3. "To eliminate friction and delays, the group of internal and external experts will also need to quickly align on guiding principles and open a physical or virtual “war room” to drive collaboration."
Great: you are going to pay rooms, or Zooms, full of external advisers to hold meetings about your business - and many of them will be meetings about meetings. I'm part of a group of eight where the number of e-mails about setting up a conference call can run to twenty or so over a period of days. At least our meetings are short, productive and cover topics in depth and they start on time even if someone is late.
4. "Encourage self-organising teams to supplement your efforts." Absolutely. It's called delegation. Good delegation doesn't need to be told details: it's about employing the right people and allowing them to take responsibility and act on it. This is the essence of good management. Good traditional management. If you see something that needs doing, do it.
5. "Use internal social channels and influencers to drive employee awareness and engagement." Ah. I get it now. It's management for a generation that thinks structure is boring and resents it. It's using psychological warfare to get them out of the free coffee shop, off the brightly coloured big balls and away from the pool table and encourage them to actually work in work hours and go home outside those hours. Of course, we used to call this method of communication memos or pin notices to the wall in the staff room.
6. "Embrace a “test-and-learn” approach." It's called experimentation and while it's an essential part of R&D when you are making widgets, it contravenes one of the basic rules of management: staff like routine. Don't keep changing stuff because you don't know how it will turn out. They hate it and they don't respond well. Unless they are playing pool and don't give a toss anyway.

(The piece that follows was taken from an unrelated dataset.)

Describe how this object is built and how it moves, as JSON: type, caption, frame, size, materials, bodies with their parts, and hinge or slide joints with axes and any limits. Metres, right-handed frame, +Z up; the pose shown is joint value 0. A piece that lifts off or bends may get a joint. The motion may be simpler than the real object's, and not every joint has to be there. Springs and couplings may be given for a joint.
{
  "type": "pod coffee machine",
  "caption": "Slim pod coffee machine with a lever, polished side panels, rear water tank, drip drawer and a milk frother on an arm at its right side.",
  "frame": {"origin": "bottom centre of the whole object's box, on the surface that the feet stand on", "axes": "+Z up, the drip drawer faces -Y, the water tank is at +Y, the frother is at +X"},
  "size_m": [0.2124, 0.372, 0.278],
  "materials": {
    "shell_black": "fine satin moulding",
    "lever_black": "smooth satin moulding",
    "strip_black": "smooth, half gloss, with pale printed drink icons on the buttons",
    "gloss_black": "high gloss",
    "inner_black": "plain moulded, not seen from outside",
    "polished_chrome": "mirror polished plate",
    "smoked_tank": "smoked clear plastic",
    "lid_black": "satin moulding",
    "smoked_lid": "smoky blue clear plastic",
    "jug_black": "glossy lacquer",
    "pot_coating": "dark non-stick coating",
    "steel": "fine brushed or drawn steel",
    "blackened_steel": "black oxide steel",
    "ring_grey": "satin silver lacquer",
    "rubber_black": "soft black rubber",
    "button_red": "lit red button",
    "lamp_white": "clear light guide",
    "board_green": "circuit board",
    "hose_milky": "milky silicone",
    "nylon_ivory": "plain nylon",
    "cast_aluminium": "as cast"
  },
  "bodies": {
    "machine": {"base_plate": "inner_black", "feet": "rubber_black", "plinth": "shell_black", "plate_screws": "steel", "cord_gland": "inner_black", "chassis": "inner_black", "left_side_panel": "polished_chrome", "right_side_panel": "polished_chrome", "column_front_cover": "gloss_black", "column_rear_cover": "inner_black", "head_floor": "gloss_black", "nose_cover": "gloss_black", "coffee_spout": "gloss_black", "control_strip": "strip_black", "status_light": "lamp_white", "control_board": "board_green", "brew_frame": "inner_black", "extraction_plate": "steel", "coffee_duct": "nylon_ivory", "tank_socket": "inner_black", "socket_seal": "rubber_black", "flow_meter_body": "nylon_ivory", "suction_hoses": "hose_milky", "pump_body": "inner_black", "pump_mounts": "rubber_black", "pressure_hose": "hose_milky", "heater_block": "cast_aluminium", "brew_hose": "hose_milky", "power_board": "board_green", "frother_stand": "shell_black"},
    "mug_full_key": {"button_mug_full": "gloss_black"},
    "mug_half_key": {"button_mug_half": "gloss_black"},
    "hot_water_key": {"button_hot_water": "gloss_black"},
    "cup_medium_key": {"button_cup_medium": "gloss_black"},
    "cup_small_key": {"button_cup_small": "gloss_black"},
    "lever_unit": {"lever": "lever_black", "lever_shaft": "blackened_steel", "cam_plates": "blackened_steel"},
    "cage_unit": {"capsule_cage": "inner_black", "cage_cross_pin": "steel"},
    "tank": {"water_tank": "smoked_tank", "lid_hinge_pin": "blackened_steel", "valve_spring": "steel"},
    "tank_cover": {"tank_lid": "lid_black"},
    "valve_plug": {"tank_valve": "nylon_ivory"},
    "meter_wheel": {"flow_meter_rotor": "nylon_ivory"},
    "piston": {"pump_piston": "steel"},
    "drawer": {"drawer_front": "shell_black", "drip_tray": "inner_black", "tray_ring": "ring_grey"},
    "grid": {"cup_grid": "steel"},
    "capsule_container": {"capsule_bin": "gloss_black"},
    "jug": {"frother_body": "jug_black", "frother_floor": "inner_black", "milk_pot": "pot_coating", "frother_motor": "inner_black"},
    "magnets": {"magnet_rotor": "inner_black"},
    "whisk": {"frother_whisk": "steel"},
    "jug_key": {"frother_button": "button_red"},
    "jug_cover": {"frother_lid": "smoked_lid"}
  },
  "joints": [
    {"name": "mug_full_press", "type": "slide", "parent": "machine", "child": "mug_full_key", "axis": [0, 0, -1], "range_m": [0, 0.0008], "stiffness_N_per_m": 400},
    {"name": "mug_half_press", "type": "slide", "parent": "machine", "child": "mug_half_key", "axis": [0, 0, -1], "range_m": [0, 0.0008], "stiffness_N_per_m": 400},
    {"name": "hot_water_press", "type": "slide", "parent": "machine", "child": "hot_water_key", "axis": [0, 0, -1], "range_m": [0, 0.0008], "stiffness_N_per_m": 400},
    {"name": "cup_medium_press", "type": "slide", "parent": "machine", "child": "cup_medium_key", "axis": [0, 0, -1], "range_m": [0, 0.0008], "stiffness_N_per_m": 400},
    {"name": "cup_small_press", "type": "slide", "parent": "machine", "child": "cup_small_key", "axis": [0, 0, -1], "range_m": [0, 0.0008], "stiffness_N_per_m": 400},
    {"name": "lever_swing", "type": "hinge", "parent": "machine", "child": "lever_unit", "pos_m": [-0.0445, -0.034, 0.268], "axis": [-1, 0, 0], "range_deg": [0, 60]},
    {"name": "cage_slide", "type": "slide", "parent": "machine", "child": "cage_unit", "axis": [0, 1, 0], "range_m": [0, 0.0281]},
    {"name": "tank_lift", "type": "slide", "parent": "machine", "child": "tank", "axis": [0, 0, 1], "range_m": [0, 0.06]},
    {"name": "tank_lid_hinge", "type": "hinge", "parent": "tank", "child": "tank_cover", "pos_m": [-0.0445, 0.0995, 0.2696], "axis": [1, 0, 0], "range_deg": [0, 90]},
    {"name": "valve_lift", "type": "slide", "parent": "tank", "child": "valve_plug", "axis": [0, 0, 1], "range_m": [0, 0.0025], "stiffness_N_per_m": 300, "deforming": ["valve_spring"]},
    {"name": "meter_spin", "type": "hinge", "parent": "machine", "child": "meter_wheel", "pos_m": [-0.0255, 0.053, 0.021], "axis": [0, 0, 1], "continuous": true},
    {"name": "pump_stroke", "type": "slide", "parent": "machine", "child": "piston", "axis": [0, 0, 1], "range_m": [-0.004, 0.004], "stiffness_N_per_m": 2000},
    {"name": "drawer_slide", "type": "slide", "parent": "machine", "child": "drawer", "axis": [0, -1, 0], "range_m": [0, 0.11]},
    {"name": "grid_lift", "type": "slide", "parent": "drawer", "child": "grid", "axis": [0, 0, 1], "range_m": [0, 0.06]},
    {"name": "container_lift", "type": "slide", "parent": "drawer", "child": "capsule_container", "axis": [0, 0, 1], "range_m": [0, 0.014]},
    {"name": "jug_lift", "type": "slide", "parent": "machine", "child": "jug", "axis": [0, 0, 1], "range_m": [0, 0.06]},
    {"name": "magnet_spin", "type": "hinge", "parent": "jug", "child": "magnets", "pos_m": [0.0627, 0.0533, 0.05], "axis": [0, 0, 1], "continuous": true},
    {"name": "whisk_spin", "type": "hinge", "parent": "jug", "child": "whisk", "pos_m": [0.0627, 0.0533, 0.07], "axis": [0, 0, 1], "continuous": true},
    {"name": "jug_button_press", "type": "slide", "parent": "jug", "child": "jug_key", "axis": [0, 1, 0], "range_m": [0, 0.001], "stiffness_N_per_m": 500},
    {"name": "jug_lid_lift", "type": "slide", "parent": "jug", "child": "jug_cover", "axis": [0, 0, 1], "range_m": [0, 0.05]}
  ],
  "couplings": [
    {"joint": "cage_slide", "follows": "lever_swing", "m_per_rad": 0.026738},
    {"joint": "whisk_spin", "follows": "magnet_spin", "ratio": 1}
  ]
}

7. "Shift from long-term to short-term accountability. " This is the most sensible part of the whole thing. Don't give people who are building mad, likely to fail, things long deadlines that might even be after they have left. Check, check and check again. It's like cooking. You don't wait until the food is on the table for your new In-Laws first dinner chez vouz, do you? You taste at every step of the cooking process, even if it means that at some point you end up with the dinner in the dog and there's a bit of a wait for the Pizza delivery.
So, is there anything of merit in "Agile"? Only if your head is on upside down and in any case you've never read the management books on your dad's shelf. You should. Then you might decide that all the fads are just expensive, disruptive nonsense. Why? Because at least half of the businesses lauded in those books as at the forefront of the business world and management practices in the 1980s failed within ten years.

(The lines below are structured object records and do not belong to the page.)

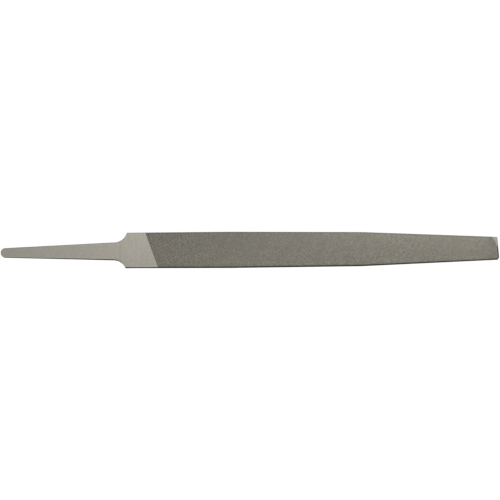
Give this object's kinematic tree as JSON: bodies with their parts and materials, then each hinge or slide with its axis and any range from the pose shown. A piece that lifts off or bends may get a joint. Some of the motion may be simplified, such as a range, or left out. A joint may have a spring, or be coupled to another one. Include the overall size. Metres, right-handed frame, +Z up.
{
  "type": "flat file",
  "caption": "Hand file of tapered rectangular section with double-cut faces, single-cut edges, a smooth heel and a bare tapered tang for a handle.",
  "frame": {"origin": "on the plane that the lower face rests on, under the middle of the overall length and of the blade's width", "axes": "+X along the file from the tang to the point, +Y to the left of someone looking from the tang to the point with the upper face up, +Z up, out of the upper face"},
  "size_m": [0.2678, 0.019, 0.005],
  "materials": {
    "ground_steel": "hardened steel, ground across the length, matt, with a faint warm tint",
    "toothed_steel": "hardened steel, cut with fine teeth, dark and matt"
  },
  "bodies": {
    "root": {"file_blank": "ground_steel", "upper_face_teeth": "toothed_steel", "lower_face_teeth": "toothed_steel", "left_edge_teeth": "toothed_steel", "right_edge_teeth": "toothed_steel"}
  },
  "joints": []
}
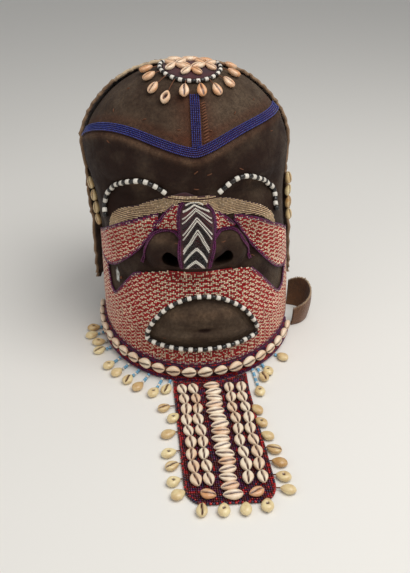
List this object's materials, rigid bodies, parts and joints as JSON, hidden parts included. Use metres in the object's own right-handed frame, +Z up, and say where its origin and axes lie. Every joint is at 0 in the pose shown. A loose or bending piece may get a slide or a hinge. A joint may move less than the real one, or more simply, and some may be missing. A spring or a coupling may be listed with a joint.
{
  "type": "helmet mask",
  "caption": "Carved helmet mask covered with hide and sewn with glass beadwork and cowrie shells, with a beaded beard panel laid out in front.",
  "frame": {"origin": "on the table, under the middle of the whole object", "axes": "+Z up, +Y from the end of the beard panel towards the back of the head, so the face looks along -Y; +X to the viewer's right"},
  "size_m": [0.2996, 0.5052, 0.3427],
  "materials": {
    "dark_hide": "dark brown hide stretched over carved wood, worn smooth and a little glossy on the high places",
    "brown_hide": "matt brown hide with a short fuzzy nap and a pale cut edge",
    "blue_beads": "glossy opaque seed beads",
    "tan_beads": "soft glossy opaque seed beads",
    "red_and_cream_beads": "glossy opaque seed beads, red and cream in zigzag rows with purple edges",
    "black_and_white_beads": "glossy opaque beads, black and white",
    "dark_red_cloth": "matt dark red and purple bead cloth",
    "cream_shell": "natural glossy cowrie shell, cream to orange pink",
    "yellow_shell": "natural glossy cowrie shell, yellowish with a darker back"
  },
  "bodies": {
    "root": {"helmet": "dark_hide", "hide_cap": "brown_hide", "neck_flap": "brown_hide", "brow_bead_band": "blue_beads", "crown_bead_band": "blue_beads", "bridge_bead_band": "tan_beads", "cheek_beadwork_left": "red_and_cream_beads", "cheek_beadwork_right": "red_and_cream_beads", "nose_beadwork_left": "red_and_cream_beads", "nose_beadwork_right": "red_and_cream_beads", "muzzle_beadwork": "red_and_cream_beads", "nose_ridge_band": "black_and_white_beads", "eye_beads_left": "black_and_white_beads", "eye_beads_right": "black_and_white_beads", "mouth_beads": "black_and_white_beads", "crown_bead_ring": "black_and_white_beads", "chin_band": "dark_red_cloth", "beard_panel": "dark_red_cloth", "crown_disc": "cream_shell", "chin_cowries": "cream_shell", "beard_cowries_outer_left": "cream_shell", "beard_cowries_inner_left": "cream_shell", "beard_cowries_middle": "cream_shell", "beard_cowries_inner_right": "cream_shell", "beard_cowries_outer_right": "cream_shell", "beard_cowrie_corner_left": "cream_shell", "beard_cowrie_corner_right": "cream_shell", "crown_shell_1": "yellow_shell", "crown_shell_2": "yellow_shell", "crown_shell_3": "yellow_shell", "crown_shell_4": "yellow_shell", "crown_shell_5": "yellow_shell", "crown_shell_6": "yellow_shell", "crown_shell_7": "yellow_shell", "crown_shell_8": "yellow_shell", "crown_shell_9": "yellow_shell", "crown_shell_10": "yellow_shell", "chin_strand_1": "yellow_shell", "chin_strand_2": "yellow_shell", "chin_strand_3": "yellow_shell", "chin_strand_4": "yellow_shell", "chin_strand_5": "yellow_shell", "chin_strand_6": "yellow_shell", "chin_strand_7": "yellow_shell", "chin_strand_8": "yellow_shell", "chin_strand_9": "yellow_shell", "chin_strand_10": "yellow_shell", "chin_strand_11": "yellow_shell", "chin_strand_12": "yellow_shell", "chin_strand_13": "yellow_shell", "chin_strand_14": "yellow_shell", "beard_fringe_left": "yellow_shell", "beard_fringe_right": "yellow_shell", "beard_fringe_foot": "yellow_shell", "side_cowries_left": "yellow_shell", "side_cowries_right": "yellow_shell"}
  },
  "joints": []
}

What's the expression? Focus on the knitting?
That's why there should be no place for Money Laundering, Terrorist financing, Bribery, etc. Risk and Compliance Officers to be required to adopt Agile practices.

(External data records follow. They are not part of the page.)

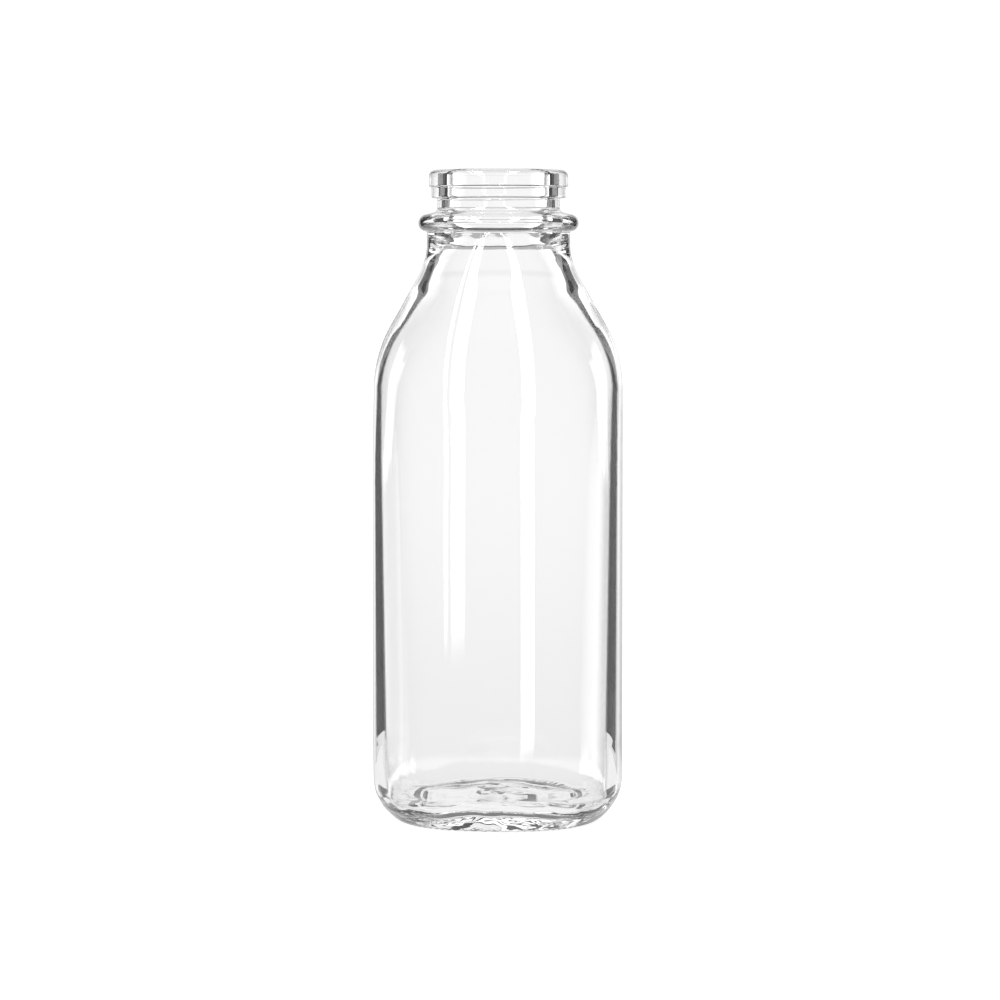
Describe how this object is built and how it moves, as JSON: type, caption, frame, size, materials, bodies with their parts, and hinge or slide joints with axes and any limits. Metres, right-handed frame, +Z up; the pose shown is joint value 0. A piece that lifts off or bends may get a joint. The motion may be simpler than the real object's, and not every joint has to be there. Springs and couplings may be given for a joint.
{
  "type": "glass milk bottle",
  "caption": "Clear glass milk bottle with a banded snap-cap finish, a transfer bead, sloping shoulders, a softly squared body and a hollowed foot, open at the mouth.",
  "frame": {"origin": "on the bottle's axis, in the plane that the foot stands on", "axes": "+Z up along the bottle's axis towards the mouth; -Y and +X each face the middle of a flat side of the body"},
  "size_m": [0.085, 0.085, 0.2193],
  "materials": {
    "clear_glass": "fire-polished clear flint glass, smooth outside, gently wavy inside"
  },
  "bodies": {
    "root": {"glass_bottle": "clear_glass"}
  },
  "joints": []
}
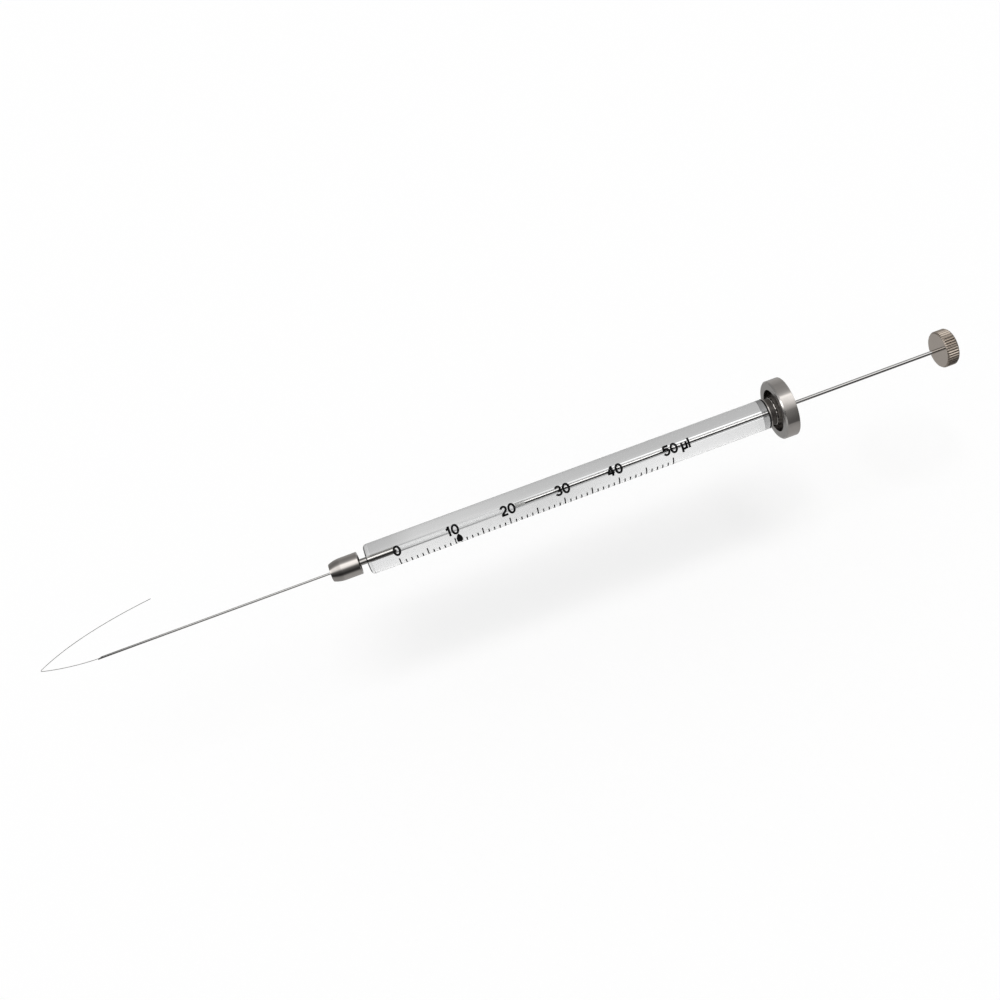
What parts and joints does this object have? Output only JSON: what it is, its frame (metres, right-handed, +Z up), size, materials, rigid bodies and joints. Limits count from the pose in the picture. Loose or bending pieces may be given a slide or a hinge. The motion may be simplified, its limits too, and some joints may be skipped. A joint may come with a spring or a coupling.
{
  "type": "microsyringe",
  "caption": "Glass microsyringe with a printed scale, screwed-on needle, steel flange and a sliding plunger with a knurled button.",
  "frame": {"origin": "on the syringe's axis at the zero line of the scale", "axes": "+X along the axis from the needle to the plunger button; +Z up; the numbers of the scale face the front (-Y) and up"},
  "size_m": [0.2001, 0.0128, 0.0128],
  "materials": {
    "clear_glass": "clear polished borosilicate glass",
    "ink": "black fired ink",
    "steel": "fine turned stainless steel",
    "black_ring": "black",
    "collar_brass": "turned brass",
    "white_ptfe": "smooth white fluoropolymer",
    "nickel": "warm satin nickel, knurled rim"
  },
  "bodies": {
    "barrel": {"glass_barrel": "clear_glass", "scale_marks": "ink", "needle_stem": "steel", "barrel_flange": "steel", "end_ring": "black_ring", "plunger_guide": "steel"},
    "needle": {"needle_tube": "steel", "needle_collar": "collar_brass", "needle_seal": "white_ptfe", "cleaning_wire": "steel"},
    "nut": {"needle_nut": "steel"},
    "plunger": {"plunger_rod": "steel", "plunger_tip": "white_ptfe", "plunger_button": "nickel"}
  },
  "joints": [
    {"name": "plunger_slide", "type": "slide", "parent": "barrel", "child": "plunger", "axis": [1, 0, 0], "range_m": [-0.026, 0.034]},
    {"name": "needle_release", "type": "slide", "parent": "barrel", "child": "needle", "axis": [-1, 0, 0], "range_m": [0, 0.0035]},
    {"name": "nut_turn", "type": "hinge", "parent": "needle", "child": "nut", "pos_m": [-0.0113, 0, 0], "axis": [-1, 0, 0], "range_deg": [0, 2520]}
  ],
  "couplings": [
    {"joint": "nut_turn", "follows": "needle_release", "rad_per_m": 12566}
  ]
}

People don't leave bad companies: they leave those who think Agile is a good way to manage compliance.
It isn't. Managing risk and compliance requires stability so that people who have to operate the complex machinery of policies and procedures know which lever to pull and when to pull it. And equally importantly, when not to pull it.
Just like in a factory.
The constant demands for changes in priority can be designed out if you have the right people who can see what's coming. There should be no need for dramatic changes. Small tweaks from time to time are enough.
That is the way to deal with the fluid and hostile environment created by the tsunami of demands of governments, regulators and self-appointed "standards" bodies. You can just think the problems they cause out of the way before they cause them. If you have the right people.
If you want to be agile, go and do parkour.
And not "parcor" That's a contraction for "partial correlation." It's when you get when you test something in the real world and it's not ready. And that's when the regulator comes and puts the chains on the door or demands a massive penalty.